Lai’s national security case is the first that deals with the question of “collusion with foreign forces.” There will be a litany of constitutional questions that come out of this case, which will require further consideration by Hong Kong’s Court of Final Appeal and have a substantial impact on Hong Kong’s legal system and society as whole. It is therefore particularly damning that Hong Kong’s Bar Association would side with the justice secretary and deny Lai the right to legal counsel of his choosing.

U.K. lawyers and judges who cling to this fictional version of Hong Kong should pay close attention to this latest development surrounding Lai’s national security case. Not least because it sets a precedent that may have an impact on the ability of foreign silks and foreign judges to work on other “sensitive” cases in Hong Kong’s legal system in the future. That, in turn, calls into further question the role of foreign non-permanent judges in the Court of Final Appeal.

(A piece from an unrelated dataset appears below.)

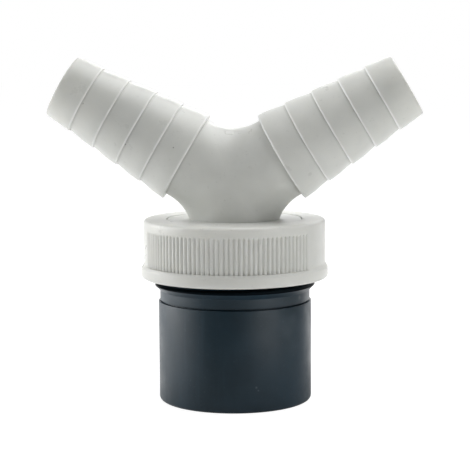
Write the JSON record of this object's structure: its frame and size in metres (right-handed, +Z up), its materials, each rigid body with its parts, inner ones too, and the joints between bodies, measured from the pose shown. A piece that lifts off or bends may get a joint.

According to the Times newspaper, last year the top 30 U.K. law firms by revenue had 304 partners in Hong Kong and at least 13 chambers had a presence in the city, which appears to suggest that the U.K. legal establishment believes there is still considerable revenue to be made in Hong Kong.

U.K. law firms and chambers distracted by lucrative civil and commercial contracts in Hong Kong appear to be ignoring the growing risk that they may too be labelled as “foreign forces” and their presence in Hong Kong’s legal system deemed “subversive” under the National Security Law or domestic security legislation in the not-so-distant future. More national security legislation targeting “foreign espionage” activities in Hong Kong is due to be enacted later this year.

The U.K. legal community would do well to consider the severe restrictions on foreign lawyers that exist in the People’s Republic of China and recognize that Chinese Communist Party rule is ultimately incompatible with the running of a functioning legal system based on English Common Law.

The real question is how long will it take for the fictionalized version of Hong Kong in the minds of the U.K. legal establishment to hit the cold hard realities of Beijing’s rule.